Map_overlap() doesn't pass partitions in a chronological order

Dask’s df.map_overlap() function passes the partitions in non chronological order. This is extremely inefficient for computations on large datasets with a lot of overlap. Of course, we are running parallelized anyway, so the order of operations is not guaranteed, but this seems like a design flaw that contributes to a higher than necessary memory load. Does anyone have an idea of how this could be solved?

Here is a MVE that prints the start and end dates of each partition. You can see that the ordering seems to be random. We seem to be starting in the middle of the month, and ending at the beginning of the month. For a dataset spanning several years, this casues unnecessary memory load.

Can I order the partitions chronologically, or modify the scheduler to schedule the tasks in chronological order?

import pandas as pd
import dask.dataframe as dd
import numpy as np

date_range = pd.date_range(start='2023-06-01', end='2023-07-01', freq='T')
df = pd.DataFrame({
    'timestamp': date_range,
    'quantity': np.random.rand(len(date_range))
})

df = dd.from_pandas(df, npartitions=5)
df['timestamp'] = df['timestamp'].dt.ceil('1h')
df = df.set_index('timestamp', sorted=True)

df = df.repartition(freq='1h')

def custom_func(ser):
    print(f'from: {ser.index.min()}, to: {ser.index.max()}')
    return pd.Series(np.mean(ser), index=ser.index)

results = df['quantity'].map_overlap(custom_func, before=pd.Timedelta(days=7), after=0, meta=pd.Series(dtype='float64'), align_dataframes=False, enforce_metadata=False).drop_duplicates()
 
results.compute()

Hi @FredT, welcome to Dask community!

Well, this is a really complex problem, as map_overlap involves some repartitionning to generate each overlapped partition. In a distributed context, it would be really hard to ensure a maximum of input partitions contributing to the same overlapped partition are read on the same machine. I don’t think Dask Scheduler can handle this kind of data localisation as of now.

Anyway, as explained in this documentation page, Dask tries its best to order the computation correctly.

Taking your example and simplifying it a bit, I end with a very satisfying task ordering:

import pandas as pd
import dask.dataframe as dd
import numpy as np
import dask

date_range = pd.date_range(start='2023-06-30', end='2023-07-01', freq='T')
df = pd.DataFrame({
'timestamp': date_range,
'quantity': np.random.rand(len(date_range))
})

df = dd.from_pandas(df, npartitions=5)
df['timestamp'] = df['timestamp'].dt.ceil('1h')
df = df.set_index('timestamp', sorted=True)

df = df.repartition(freq='1h')

def custom_func(ser):
    print(f'from: {ser.index.min()}, to: {ser.index.max()}')
    return pd.Series(np.mean(ser), index=ser.index)
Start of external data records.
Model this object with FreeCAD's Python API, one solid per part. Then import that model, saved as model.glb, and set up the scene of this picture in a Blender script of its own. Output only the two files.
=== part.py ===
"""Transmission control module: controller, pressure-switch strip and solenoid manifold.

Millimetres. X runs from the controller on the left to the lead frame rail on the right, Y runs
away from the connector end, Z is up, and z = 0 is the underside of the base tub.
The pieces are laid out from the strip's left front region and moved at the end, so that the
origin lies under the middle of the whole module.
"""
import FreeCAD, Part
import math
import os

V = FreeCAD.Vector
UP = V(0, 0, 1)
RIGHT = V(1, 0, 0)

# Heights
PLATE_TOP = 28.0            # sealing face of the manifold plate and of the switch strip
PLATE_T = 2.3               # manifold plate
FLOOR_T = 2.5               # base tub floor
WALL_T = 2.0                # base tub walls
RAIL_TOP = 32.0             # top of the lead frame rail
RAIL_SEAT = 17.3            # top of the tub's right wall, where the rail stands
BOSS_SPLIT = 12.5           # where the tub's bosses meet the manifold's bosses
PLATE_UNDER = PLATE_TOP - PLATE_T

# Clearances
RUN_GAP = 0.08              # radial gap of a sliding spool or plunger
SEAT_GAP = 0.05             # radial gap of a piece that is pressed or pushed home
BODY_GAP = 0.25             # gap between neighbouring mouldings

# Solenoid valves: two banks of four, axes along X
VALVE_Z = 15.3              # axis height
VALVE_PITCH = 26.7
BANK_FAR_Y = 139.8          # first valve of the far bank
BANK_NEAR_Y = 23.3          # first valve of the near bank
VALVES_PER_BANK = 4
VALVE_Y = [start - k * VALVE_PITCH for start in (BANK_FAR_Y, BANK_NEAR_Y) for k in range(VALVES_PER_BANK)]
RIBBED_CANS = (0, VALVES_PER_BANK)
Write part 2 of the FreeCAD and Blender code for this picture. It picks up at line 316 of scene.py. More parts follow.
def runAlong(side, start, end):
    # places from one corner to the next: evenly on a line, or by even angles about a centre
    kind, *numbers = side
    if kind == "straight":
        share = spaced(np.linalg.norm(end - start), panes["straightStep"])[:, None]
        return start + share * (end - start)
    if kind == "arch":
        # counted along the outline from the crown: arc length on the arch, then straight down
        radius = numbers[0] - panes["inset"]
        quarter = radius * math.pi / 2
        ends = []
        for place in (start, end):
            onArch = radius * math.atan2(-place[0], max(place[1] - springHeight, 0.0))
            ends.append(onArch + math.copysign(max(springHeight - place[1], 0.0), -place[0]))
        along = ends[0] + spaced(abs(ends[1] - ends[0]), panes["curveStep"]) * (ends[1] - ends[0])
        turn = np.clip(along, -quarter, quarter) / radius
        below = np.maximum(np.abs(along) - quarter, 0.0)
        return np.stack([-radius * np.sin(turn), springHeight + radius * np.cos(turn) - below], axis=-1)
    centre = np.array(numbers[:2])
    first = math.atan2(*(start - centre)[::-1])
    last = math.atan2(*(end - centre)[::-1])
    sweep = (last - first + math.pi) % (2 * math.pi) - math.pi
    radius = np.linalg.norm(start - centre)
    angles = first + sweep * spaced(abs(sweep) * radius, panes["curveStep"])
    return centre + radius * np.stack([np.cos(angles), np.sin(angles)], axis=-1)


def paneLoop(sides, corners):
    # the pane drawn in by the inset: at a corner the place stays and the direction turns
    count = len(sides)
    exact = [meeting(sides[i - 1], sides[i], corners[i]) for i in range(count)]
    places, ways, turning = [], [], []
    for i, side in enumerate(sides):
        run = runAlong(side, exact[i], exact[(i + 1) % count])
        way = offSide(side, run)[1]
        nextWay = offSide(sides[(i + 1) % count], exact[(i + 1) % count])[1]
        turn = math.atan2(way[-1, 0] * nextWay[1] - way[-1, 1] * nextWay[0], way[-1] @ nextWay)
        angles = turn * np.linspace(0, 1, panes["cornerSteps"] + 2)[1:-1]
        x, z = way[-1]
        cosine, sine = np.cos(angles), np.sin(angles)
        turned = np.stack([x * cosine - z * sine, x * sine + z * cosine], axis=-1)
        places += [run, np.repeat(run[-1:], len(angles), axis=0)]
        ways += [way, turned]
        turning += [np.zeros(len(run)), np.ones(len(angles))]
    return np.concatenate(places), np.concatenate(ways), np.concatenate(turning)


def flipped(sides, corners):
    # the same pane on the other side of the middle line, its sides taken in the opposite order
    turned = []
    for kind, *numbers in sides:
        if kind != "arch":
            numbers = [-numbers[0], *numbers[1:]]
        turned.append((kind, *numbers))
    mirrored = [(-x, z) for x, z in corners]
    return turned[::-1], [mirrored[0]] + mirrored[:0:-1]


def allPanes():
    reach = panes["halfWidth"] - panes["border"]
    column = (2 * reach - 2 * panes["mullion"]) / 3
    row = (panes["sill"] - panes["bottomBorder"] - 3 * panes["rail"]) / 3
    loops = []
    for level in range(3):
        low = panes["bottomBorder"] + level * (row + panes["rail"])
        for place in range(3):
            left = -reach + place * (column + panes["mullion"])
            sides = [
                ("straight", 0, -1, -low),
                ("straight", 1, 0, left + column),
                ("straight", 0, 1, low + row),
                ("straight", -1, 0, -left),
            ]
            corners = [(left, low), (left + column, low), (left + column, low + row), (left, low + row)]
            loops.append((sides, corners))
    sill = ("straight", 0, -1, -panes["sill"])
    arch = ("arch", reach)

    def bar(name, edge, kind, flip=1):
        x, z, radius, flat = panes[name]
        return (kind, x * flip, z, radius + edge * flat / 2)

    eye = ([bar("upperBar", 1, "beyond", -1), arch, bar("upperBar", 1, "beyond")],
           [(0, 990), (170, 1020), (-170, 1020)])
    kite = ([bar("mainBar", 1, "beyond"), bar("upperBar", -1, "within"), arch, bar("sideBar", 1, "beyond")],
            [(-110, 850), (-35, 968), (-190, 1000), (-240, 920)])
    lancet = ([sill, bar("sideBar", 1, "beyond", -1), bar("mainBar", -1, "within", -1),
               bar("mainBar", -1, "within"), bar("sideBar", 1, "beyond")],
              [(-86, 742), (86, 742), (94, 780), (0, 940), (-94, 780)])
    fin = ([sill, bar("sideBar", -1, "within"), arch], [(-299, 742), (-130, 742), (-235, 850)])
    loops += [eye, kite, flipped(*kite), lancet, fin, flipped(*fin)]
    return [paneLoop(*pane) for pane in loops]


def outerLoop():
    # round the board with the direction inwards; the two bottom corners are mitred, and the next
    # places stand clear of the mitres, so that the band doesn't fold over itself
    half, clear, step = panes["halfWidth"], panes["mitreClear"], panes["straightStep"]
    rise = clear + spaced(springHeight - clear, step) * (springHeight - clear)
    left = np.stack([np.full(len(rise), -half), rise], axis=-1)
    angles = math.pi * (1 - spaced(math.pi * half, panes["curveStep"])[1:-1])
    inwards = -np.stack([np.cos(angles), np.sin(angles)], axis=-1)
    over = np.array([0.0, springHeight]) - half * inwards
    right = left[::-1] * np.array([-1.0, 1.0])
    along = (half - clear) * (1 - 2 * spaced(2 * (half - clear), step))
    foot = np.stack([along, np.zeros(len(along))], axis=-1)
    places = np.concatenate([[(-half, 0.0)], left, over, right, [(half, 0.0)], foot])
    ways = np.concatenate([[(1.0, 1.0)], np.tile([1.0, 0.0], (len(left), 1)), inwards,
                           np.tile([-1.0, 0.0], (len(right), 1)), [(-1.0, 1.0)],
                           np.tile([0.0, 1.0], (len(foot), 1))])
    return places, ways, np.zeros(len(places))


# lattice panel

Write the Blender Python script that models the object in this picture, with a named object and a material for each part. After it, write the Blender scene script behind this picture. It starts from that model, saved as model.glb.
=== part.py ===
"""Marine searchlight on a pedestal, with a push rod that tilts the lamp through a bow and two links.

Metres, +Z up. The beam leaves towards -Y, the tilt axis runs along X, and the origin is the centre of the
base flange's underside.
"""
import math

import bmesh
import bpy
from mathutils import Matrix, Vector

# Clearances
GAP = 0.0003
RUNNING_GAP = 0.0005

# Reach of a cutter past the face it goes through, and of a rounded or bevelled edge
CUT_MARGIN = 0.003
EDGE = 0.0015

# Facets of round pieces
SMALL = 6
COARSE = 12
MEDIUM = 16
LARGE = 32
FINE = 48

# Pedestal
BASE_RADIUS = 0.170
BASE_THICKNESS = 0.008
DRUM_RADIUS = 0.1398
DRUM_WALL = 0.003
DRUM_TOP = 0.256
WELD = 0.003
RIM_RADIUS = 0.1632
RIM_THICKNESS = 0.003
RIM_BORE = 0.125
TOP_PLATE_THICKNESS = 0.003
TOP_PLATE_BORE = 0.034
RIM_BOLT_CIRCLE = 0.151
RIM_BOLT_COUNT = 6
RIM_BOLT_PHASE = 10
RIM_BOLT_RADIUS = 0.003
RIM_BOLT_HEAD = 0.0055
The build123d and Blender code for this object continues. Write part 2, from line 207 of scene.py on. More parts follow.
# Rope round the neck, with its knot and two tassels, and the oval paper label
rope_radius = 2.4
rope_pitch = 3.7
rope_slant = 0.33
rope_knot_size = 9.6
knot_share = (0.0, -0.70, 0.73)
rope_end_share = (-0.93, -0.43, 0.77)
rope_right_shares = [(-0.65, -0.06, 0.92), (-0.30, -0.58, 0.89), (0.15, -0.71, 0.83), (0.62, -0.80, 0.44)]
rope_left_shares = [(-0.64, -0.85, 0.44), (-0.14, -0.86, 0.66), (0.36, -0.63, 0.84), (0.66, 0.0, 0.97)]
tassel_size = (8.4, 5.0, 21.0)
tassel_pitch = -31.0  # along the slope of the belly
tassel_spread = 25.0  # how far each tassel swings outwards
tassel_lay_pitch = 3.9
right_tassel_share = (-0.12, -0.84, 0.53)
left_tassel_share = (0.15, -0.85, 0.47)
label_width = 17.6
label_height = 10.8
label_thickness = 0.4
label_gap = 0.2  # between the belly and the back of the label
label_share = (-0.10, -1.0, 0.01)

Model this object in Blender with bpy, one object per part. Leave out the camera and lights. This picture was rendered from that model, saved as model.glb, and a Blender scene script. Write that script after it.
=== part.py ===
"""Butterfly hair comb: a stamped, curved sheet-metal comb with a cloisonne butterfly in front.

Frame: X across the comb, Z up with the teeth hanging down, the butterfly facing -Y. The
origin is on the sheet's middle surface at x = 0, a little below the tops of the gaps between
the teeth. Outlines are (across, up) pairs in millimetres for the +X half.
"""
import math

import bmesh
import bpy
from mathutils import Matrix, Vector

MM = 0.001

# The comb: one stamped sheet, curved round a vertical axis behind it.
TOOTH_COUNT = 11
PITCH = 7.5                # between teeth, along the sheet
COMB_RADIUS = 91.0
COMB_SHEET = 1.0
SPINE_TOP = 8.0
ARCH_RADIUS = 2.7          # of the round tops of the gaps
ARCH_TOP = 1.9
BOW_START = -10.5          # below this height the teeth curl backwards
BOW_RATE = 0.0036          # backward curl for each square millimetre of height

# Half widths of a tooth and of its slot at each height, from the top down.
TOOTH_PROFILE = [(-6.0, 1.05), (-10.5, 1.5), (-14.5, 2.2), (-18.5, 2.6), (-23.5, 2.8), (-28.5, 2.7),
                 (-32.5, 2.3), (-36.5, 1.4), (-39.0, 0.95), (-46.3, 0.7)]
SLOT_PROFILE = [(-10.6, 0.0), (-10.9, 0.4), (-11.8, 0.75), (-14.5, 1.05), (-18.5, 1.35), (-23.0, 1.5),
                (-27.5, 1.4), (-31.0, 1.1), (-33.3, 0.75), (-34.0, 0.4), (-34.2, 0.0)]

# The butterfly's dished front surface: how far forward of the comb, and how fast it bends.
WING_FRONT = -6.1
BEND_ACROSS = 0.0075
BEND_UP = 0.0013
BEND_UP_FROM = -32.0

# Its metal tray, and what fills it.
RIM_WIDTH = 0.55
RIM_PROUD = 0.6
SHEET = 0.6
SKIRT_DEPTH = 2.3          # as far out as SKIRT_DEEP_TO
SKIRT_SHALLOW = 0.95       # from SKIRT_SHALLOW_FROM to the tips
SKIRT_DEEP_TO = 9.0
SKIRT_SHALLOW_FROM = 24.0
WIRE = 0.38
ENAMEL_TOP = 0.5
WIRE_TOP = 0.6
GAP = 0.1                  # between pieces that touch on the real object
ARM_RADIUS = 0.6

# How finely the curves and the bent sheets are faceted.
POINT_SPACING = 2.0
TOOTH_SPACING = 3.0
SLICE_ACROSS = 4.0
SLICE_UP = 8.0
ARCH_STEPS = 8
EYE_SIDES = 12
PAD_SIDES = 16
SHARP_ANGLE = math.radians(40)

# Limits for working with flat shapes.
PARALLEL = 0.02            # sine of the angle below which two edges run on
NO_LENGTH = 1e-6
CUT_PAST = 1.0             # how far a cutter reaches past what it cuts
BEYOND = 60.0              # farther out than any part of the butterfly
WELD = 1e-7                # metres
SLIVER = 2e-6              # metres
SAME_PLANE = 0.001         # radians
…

results = df['quantity'].map_overlap(custom_func, before=pd.Timedelta(hours=6), after=0, meta=pd.Series(dtype='float64'), align_dataframes=False, enforce_metadata=False).drop_duplicates()

dask.visualize(results,
               optimize_graph=True, color="order",
               cmap="autumn", node_attr={"penwidth": "4"})

output:

You can see the order is pretty well respecting left to right and vertical priority. This is also what I observe in the log.

However in your case, with 7 days overlap, the problem takes another scale! Maybe you could try using rolling instead of map_overlap? It might be better optimized for your use case, but no guarantee.

1 Like

Hi @guillaumeeb. Thanks for the reply! The problem with rolling is that it is not possible to use a stride (in the example above, it is 1 hour). So the stride becomes a single row, which in my case are billions. This is pretty inefficient. Do you know if there is any way to change the way in which the scheduler feeds data into map_overlap? I’ve also experimented with creating tasks in a for loop, but the result is often much slower and more memory inefficient than map_overlap

Well, I’m not sure…

You can try to have a look at optimizations functions from Optimization — Dask documentation or Advanced graph manipulation — Dask documentation.

The other thing would be to try playing with chunk size, but not sure if would really change the problem.

I believe the df = df.repartition(freq='1h') is confusing dask order (i.e. this is a bug) since it is generating many asymmetrical splits. Dask.order is having a hard time making the right decision and some partitions are held in memory longer than necessary causing your high memory footprint.

Even @guillaumeeb’s example is showing artifacts of this when inspecting closely, e.g. the branches on the bottom indicate that we have to hold the original partition in memory for quite a while since some of the splits have very low while the others have rather high priorities.
image

I think the culprit is repartition, not map_overlap.

You said that rolling is not an option since you cannot select strides and this was too inefficient for your case. How would you express this computation using pandas only? I wonder if there is a simpler way to express what you are trying to achieve.